These are chat archives for drvinceknight/Year_3_game_theory_course

10th
May 2016
@Huaraz2
May 10 2016 10:21
@drvinceknight when looking at the transition probabilities for stochastic games am I right in assuming that the first number is the prob of staying in that game and the second is the prob of moving on to the next?
Vince Knight
@drvinceknight
May 10 2016 10:21
Yes.
@Huaraz2
May 10 2016 10:23
cool and also if all of the boxes connected does that mean that they are different strategies for the same game?
@Huaraz2
May 10 2016 10:38
@drvinceknight in your notes you have a stochastic game where one of the states has a payoff of (0,0) and a transition probability of (0,1) which as far as I understand it would mean that players would definitely move on from this game once they have played it once. Why is it then that you refer to it as an absorbing state?
Vince Knight
@drvinceknight
May 10 2016 10:40
In the notes the game that has a payoff of (0,0) is the second game.
So the transitions (0,1) mean that you always go to the second game (which is the same game). So once you’re there you’re absorbed.

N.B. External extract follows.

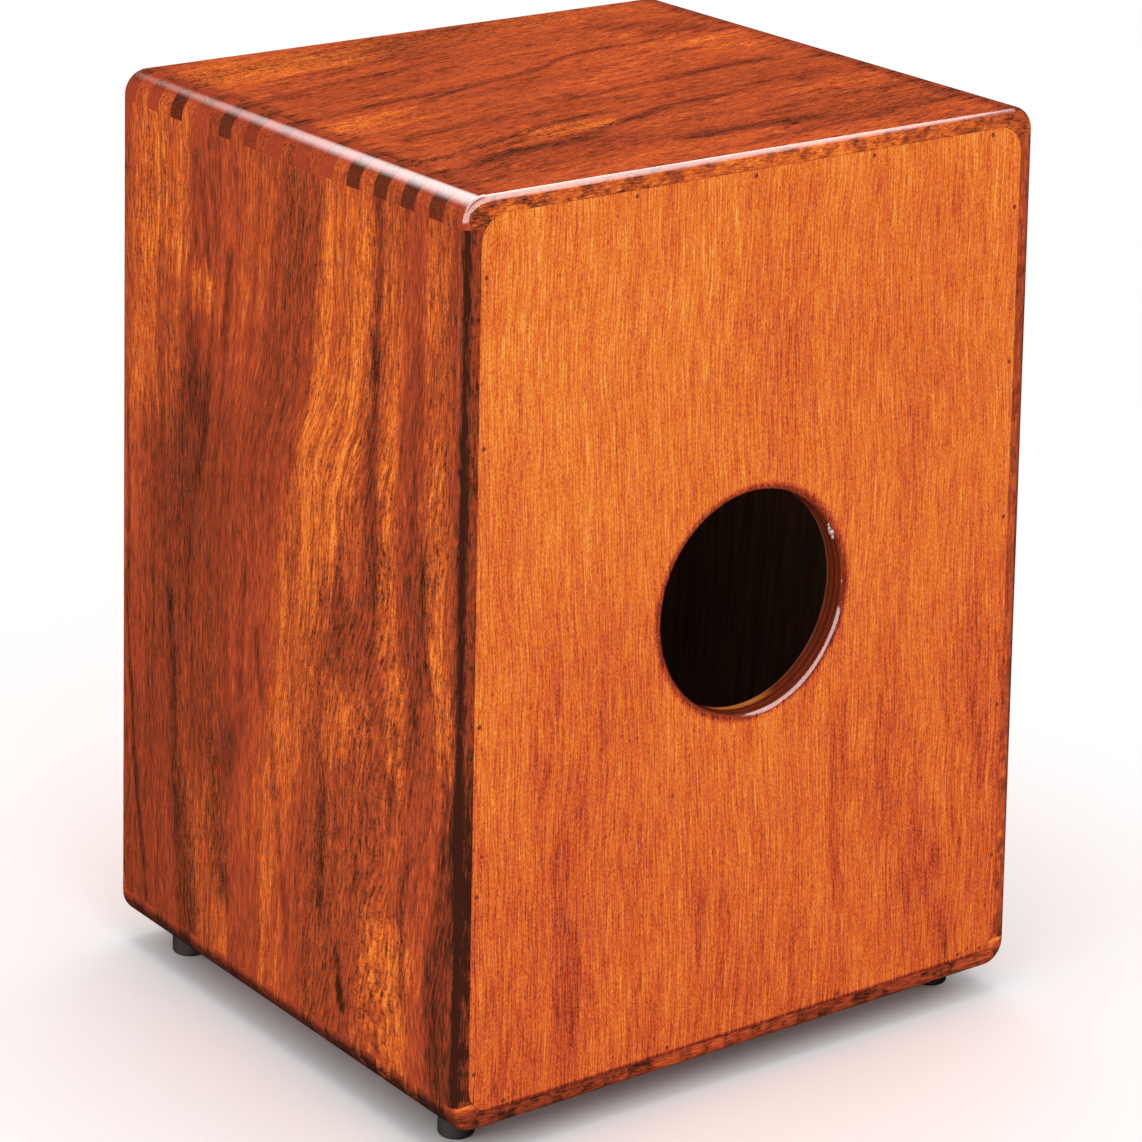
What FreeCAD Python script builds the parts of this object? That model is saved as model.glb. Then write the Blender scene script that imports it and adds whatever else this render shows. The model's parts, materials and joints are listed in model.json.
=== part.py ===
"""Cajon: a box drum with a round sound hole in its back and snare wires inside.

Frame: millimetres, +Z up, origin on the floor under the middle of the box.
The front plate that is struck faces -Y, the sound hole faces +Y, and +X is the player's left.
"""
import FreeCAD
import Part
import math
import os

V = FreeCAD.Vector

# ---- driving dimensions -------------------------------------------------------------------
WIDTH = 355.0                   # across X, over both side boards
DEPTH = 314.0                   # along Y, from the front plate's face to the back face
BODY_HEIGHT = 464.0             # the box, without its feet
FOOT_HEIGHT = 16.0
BOARD = 15.0                    # thickness of the solid boards
FRONT_PLATE = 3.0               # thickness of the struck plywood plate
BACK_PANEL = 12.0               # thickness of the back panel, five plies
CORNER_RADIUS = 13.0            # the four long edges that run front to back
RIM_RADIUS = 4.5                # the edges round the front and back faces
JOINT_GAP = 0.1                 # glue line between neighbouring boards

FINGER = 11.7                   # width of one finger of the corner joints
FIRST_FINGER = 7.45             # the cut-down finger at the back corner

BACK_INSET = 9.0                # from the outside of the box to the back panel
BACK_CORNER_RADIUS = 14.0
BACK_GAP = 0.2                  # slit between the back panel and its rabbet
HOLE_RADIUS = 57.2
HOLE_RIM_RADIUS = 2.0           # rounding of the sound hole's outer edge
HOLE_ABOVE_BODY = 0.504 * BODY_HEIGHT

FOOT_RADIUS = 9.2
FOOT_SIDE_INSET = 24.5          # foot's centre from the side of the box
FOOT_END_INSET = 32.0           # foot's centre from the front and back of the box
FOOT_EDGE_RADIUS = 1.5
FOOT_WEB = 6.0                  # rubber left between the foot's screw head and the box
FOOT_POCKET_RADIUS = 5.2
FOOT_SCREW_RADIUS = 2.0
FOOT_SCREW_HEAD = 4.2
FOOT_SCREW_IN_BOARD = 12.0
WASHER = 1.0
WASHER_PLAY = 0.2               # radial, round the foot's washer and inside it

SCREW_RADIUS = 1.75             # wood screws of the front plate and snare parts
SCREW_CLEARANCE = 0.03          # between a screw or nail and its hole
SCREW_TIP = 0.3                 # radius of the blunt tip, as a share of the screw's
PAN_HEAD_RADIUS = 3.0
PAN_HEAD = 1.6                  # height of a pan head
CROSS_ARM = 0.55                # half length of the cross recess, as a share of the head's radius
CROSS_WIDTH = 1.0
CROSS_DEPTH = 1.0
FRONT_SCREW_LENGTH = 25.0
FRONT_SCREW_HEAD = 3.75
FRONT_SCREW_INSET = 9.0         # from the outside of the box
FRONT_SCREW_FROM_CORNER = 18.0  # height of the lowest row over the bottom of the box
FRONT_SCREW_ROWS = 6            # along each side
FRONT_SCREW_COLUMNS = 5         # along the top and bottom, corners included

BRAD_RADIUS = 0.7
BRAD_HEAD_RADIUS = 1.15
BRAD_HEAD = 0.8
BRAD_LENGTH = 28.0
BRAD_INSET = 12.0               # the middle of the rabbet's shoulder
# Hand-set nails: heights above the box's bottom on the two sides, and X on the ends.
BRADS_LEFT_SIDE = (30.0, 120.0, 205.0, 342.0, 425.0)
BRADS_RIGHT_SIDE = (62.0, 145.0, 247.0, 330.0, 412.0)
BRADS_TOP = (-149.0, -70.0, 5.0, 78.0)
BRADS_BOTTOM = (-159.0, -144.0, -62.0, 48.0, 148.0)

RAIL_RADIUS = 11.0              # round wooden rail that carries the snare wires
RAIL_FLAT = 8.0                 # from the rail's axis to the flat that the plates sit on
RAIL_TO_PLATE = 12.2            # from the rail's axis to the back of the front plate
RAIL_BELOW_TOP = 150.0          # from the seat to the rail's axis
RAIL_END_GAP = 1.0
PIN_RADIUS = 3.0
PIN_IN_RAIL = 18.0
PIN_IN_BLOCK = 15.0
RUNNING_CLEARANCE = 0.05        # radial, pin in block and clamp screw in block
BLOCK_SIZE = (20.0, 40.0, 44.0)
BLOCK_GAP = 2.0                 # from the block to the front plate
BLOCK_EDGE_RADIUS = 2.0
BLOCK_SCREW_OFFSET = (14.0, 14.0)   # behind the rail's axis, and above and below it
BLOCK_SCREW_LENGTH = 30.0

SNARE_PLATE = (62.0, 1.0, 14.0)
SNARE_PLATE_CORNER = 3.0
SNARE_CENTRE = 80.0             # X of each plate's middle
WIRE_RADIUS = 0.8
WIRE_COUNT = 10
WIRE_SPACING = 4.4
WIRE_BELOW_AXIS = 5.0
WIRE_ABOVE_AXIS = 115.0
WIRE_TIP_GAP = 0.4              # between the wire's tip and the front plate
SOLDER_GAP = 0.02
PLATE_SCREW_OFFSET = 26.0
PLATE_SCREW_LENGTH = 12.0

CLAMP_FROM_BLOCK_FACE = 7.0     # clamp screw's axis from the block's inner face
CLAMP_TIP_GAP = 0.1             # between the clamp screw and the pin
CLAMP_STANDOFF = 8.0            # bare screw between the block and the knob
KNOB_RADIUS = 11.5
KNOB_THICKNESS = 14.0
KNOB_BORE = 8.0                 # depth of the clamp screw in the knob
KNOB_EDGE_RADIUS = 1.5
KNOB_GROOVES = 8
KNOB_GROOVE_RADIUS = 2.6
KNOB_GROOVE_OFFSET = 1.0        # from the knob's surface out to the middle of each groove

# ---- places worked out from the dimensions --------------------------------------------------
SIDE = WIDTH / 2
FRONT = -DEPTH / 2
BACK = DEPTH / 2
BOX_FRONT = FRONT + FRONT_PLATE
BOTTOM = FOOT_HEIGHT
TOP = FOOT_HEIGHT + BODY_HEIGHT
HOLE_Z = BOTTOM + HOLE_ABOVE_BODY
RAIL_Y = BOX_FRONT + RAIL_TO_PLATE
RAIL_Z = TOP - RAIL_BELOW_TOP
BLOCK_FACE = SIDE - BOARD - BLOCK_SIZE[0]
BLOCK_BACK = BOX_FRONT + BLOCK_GAP + BLOCK_SIZE[1]
CLAMP_X = BLOCK_FACE + CLAMP_FROM_BLOCK_FACE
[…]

is the prob of staying in that game and the second is the prob of moving on to the next?

Sorry, I scanned: that’s not correct.

If $\pi$ is the transition vector: $\pi_i$ is the probability of transitioning to game (i).
@Huaraz2
May 10 2016 10:42
oh right so if there were three games then the transition probability vector would have three parts?
Vince Knight
@drvinceknight
May 10 2016 10:49
Yup.
So (0,1) just means you always go to the second game.
@Huaraz2
May 10 2016 10:50
thanks :+1: this is making a lot of sense now
Vince Knight
@drvinceknight
May 10 2016 10:50
As the utility at that second game is (0,0) basically nothing changes and the game is effectively ‘over’.
@Huaraz2
May 10 2016 10:51
is that why when working out the equilibria for these games you only look at the probability of staying in the same game?
Vince Knight
@drvinceknight
May 10 2016 10:51
Yes.